Lines of data
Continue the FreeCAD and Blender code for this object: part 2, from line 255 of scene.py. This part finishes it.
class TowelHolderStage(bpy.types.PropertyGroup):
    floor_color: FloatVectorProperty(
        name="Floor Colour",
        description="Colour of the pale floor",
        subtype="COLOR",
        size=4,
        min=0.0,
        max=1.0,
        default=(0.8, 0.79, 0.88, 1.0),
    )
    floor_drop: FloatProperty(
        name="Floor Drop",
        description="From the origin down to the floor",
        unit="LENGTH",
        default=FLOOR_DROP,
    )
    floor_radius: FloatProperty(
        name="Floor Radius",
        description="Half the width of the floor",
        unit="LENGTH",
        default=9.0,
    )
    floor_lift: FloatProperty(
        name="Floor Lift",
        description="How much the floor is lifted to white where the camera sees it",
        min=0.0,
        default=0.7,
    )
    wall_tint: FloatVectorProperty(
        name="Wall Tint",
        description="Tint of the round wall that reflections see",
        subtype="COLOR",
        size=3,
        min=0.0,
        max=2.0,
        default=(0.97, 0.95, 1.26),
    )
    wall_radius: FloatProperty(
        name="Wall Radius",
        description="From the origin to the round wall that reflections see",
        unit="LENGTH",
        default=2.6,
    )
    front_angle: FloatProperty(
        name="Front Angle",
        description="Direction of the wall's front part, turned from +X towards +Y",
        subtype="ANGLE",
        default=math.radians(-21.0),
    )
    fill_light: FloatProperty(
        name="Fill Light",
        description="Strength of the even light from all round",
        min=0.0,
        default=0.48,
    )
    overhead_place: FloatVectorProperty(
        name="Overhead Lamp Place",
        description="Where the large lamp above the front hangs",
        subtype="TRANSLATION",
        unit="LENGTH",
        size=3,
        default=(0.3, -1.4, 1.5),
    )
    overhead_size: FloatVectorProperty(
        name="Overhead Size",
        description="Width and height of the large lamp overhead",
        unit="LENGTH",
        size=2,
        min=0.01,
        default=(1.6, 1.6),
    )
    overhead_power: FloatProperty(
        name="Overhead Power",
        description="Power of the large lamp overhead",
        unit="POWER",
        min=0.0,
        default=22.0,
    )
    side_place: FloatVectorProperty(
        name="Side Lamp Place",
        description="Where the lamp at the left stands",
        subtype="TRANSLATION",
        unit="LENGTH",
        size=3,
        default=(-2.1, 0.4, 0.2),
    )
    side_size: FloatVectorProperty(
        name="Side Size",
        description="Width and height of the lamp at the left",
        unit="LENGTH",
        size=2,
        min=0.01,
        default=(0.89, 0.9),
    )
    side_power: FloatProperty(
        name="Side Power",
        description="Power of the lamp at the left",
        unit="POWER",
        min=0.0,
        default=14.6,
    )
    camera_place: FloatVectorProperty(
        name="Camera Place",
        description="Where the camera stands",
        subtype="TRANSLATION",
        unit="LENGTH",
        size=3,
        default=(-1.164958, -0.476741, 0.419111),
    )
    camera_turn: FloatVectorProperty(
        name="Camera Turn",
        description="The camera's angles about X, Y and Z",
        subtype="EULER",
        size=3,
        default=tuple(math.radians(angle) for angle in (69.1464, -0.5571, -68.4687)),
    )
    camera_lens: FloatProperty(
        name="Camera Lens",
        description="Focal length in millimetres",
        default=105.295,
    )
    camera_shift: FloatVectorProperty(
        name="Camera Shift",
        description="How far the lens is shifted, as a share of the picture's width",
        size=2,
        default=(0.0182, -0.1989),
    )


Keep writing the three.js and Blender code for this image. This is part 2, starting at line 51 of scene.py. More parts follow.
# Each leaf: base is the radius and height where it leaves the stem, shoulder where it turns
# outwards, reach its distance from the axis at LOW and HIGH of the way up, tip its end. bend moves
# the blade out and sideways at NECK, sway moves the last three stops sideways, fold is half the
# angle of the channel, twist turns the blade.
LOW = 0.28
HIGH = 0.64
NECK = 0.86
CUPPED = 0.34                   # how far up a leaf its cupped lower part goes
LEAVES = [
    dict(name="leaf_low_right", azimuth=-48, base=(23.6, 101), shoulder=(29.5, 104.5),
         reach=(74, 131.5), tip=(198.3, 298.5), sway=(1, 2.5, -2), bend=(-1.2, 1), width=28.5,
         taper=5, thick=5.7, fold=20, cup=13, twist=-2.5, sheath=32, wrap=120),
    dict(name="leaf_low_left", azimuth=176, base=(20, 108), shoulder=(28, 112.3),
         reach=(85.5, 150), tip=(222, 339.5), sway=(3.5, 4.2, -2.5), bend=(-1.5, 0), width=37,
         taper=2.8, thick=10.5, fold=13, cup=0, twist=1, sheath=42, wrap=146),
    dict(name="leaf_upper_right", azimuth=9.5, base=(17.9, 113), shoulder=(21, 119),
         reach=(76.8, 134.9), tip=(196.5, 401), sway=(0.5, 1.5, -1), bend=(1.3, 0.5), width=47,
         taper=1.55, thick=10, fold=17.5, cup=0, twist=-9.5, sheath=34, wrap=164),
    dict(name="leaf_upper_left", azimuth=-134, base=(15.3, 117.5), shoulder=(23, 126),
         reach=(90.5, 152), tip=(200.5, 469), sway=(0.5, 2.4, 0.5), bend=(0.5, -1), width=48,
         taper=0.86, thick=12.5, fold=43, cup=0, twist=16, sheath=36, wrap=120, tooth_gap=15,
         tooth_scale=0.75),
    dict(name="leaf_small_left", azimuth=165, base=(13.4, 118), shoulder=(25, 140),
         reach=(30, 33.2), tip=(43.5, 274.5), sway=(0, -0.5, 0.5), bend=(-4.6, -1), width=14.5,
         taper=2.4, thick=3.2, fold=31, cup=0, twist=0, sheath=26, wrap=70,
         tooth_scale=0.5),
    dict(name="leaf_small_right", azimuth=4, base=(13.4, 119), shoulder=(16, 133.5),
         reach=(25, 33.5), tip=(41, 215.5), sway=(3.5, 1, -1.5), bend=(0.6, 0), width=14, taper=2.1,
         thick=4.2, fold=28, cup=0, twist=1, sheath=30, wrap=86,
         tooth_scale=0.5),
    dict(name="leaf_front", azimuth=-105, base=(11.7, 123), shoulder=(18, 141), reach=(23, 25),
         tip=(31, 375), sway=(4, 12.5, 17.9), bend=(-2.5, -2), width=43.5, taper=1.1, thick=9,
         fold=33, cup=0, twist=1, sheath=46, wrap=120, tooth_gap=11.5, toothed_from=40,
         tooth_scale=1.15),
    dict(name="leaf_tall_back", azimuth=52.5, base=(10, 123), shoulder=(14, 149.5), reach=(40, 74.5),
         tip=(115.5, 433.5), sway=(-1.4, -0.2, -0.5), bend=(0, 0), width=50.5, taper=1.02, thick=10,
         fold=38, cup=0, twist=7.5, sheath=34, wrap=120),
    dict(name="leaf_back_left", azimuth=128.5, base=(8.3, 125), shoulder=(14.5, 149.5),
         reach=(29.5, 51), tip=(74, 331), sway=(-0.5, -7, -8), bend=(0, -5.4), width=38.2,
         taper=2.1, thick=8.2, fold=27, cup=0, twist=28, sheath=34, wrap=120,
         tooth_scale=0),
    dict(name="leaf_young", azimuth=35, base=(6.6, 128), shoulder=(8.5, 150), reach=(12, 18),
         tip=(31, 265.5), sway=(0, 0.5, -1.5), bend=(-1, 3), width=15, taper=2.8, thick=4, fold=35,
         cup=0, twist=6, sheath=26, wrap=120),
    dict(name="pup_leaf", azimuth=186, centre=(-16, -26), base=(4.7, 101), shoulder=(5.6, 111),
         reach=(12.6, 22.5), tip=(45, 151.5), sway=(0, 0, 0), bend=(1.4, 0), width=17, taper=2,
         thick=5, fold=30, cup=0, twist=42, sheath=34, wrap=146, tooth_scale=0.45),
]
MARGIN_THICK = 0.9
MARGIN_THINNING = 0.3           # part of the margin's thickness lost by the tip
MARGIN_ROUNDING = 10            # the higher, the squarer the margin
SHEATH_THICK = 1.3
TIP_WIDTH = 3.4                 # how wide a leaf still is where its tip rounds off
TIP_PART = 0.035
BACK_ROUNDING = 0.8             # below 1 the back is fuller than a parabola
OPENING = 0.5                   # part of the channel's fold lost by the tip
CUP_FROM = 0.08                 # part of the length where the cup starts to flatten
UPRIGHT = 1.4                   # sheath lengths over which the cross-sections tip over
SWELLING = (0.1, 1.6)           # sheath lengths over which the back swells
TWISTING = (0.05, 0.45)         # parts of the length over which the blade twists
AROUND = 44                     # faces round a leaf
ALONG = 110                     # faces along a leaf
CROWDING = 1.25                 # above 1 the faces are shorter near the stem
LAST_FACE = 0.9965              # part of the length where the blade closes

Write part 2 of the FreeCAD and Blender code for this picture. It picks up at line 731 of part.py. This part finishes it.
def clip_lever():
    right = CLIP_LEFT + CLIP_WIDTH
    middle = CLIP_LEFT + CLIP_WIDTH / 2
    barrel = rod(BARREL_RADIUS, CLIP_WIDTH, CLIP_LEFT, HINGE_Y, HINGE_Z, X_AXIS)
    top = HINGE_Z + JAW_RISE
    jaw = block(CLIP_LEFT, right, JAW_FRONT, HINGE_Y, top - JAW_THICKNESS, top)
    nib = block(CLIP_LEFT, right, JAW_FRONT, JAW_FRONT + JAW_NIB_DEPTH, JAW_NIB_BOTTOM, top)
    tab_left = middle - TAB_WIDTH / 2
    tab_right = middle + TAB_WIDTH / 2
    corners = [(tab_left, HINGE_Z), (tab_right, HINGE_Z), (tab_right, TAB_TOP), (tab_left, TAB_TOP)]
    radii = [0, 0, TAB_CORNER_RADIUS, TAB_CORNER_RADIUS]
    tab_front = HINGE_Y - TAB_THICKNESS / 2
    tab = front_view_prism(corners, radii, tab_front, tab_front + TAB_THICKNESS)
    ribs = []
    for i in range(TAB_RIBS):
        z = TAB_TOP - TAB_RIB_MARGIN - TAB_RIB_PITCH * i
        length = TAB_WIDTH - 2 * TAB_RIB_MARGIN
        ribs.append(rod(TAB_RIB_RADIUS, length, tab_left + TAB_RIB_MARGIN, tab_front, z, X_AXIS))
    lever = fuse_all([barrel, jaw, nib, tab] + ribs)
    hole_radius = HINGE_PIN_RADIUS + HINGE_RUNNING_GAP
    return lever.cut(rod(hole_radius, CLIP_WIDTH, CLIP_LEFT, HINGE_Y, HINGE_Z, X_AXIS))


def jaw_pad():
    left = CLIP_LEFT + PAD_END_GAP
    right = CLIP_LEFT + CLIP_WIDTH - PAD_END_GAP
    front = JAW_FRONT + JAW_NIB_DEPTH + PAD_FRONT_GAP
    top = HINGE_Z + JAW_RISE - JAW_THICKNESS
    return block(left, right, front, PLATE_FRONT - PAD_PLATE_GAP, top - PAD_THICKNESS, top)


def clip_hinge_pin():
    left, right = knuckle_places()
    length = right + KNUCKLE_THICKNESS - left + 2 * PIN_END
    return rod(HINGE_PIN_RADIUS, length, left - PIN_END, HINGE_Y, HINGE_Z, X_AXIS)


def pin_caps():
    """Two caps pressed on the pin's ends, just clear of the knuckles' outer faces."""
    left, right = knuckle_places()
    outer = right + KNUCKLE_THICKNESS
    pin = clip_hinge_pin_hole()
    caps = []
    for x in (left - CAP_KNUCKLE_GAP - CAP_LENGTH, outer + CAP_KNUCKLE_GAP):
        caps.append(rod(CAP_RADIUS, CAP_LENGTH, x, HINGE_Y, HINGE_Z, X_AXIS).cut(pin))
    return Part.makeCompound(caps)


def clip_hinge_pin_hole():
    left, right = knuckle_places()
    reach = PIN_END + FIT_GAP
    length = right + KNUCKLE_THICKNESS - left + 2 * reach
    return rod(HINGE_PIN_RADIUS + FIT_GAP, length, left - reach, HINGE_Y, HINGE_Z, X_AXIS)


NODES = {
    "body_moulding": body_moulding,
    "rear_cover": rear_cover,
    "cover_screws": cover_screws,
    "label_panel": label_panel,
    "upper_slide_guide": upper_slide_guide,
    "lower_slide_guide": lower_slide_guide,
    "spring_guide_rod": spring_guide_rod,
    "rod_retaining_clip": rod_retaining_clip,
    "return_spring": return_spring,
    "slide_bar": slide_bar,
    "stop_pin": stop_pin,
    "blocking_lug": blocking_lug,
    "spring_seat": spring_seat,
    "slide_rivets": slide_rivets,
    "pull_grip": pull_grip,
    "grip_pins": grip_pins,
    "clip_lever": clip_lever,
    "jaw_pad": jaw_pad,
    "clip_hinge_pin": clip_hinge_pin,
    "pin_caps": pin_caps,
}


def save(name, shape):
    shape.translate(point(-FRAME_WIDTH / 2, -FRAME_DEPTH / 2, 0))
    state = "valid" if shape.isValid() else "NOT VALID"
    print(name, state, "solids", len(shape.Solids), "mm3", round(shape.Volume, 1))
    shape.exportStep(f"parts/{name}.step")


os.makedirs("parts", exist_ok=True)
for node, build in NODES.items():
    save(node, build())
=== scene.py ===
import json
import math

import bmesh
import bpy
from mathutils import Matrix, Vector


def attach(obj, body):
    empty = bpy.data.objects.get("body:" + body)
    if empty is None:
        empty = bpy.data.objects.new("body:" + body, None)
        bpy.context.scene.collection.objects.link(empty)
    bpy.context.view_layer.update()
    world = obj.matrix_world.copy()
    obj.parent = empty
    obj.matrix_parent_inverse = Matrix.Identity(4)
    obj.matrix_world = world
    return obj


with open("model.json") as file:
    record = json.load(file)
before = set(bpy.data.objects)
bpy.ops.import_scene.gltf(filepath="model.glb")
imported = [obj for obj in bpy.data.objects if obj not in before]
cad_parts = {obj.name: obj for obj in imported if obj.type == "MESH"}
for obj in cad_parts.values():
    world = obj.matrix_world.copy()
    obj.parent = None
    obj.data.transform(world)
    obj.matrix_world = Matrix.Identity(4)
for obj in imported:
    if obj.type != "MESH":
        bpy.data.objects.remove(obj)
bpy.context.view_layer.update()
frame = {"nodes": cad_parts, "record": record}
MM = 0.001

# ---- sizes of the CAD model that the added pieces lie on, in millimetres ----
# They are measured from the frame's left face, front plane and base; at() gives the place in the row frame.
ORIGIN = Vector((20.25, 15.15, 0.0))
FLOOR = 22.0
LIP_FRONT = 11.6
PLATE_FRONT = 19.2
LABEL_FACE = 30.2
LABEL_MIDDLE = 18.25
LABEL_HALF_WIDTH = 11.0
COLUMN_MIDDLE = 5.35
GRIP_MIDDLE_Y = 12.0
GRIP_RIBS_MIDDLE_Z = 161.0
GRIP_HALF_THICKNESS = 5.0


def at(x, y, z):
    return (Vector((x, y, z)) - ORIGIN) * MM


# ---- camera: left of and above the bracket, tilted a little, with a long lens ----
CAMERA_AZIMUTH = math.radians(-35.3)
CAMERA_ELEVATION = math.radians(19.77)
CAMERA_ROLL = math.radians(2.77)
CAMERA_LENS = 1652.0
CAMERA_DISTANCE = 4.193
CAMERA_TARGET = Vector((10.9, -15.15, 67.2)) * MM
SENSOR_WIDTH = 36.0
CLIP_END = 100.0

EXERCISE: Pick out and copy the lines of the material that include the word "empty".

EXERCISE ANSWER:
    empty = bpy.data.objects.get("body:" + body)
    if empty is None:
        empty = bpy.data.objects.new("body:" + body, None)
        bpy.context.scene.collection.objects.link(empty)
    obj.parent = empty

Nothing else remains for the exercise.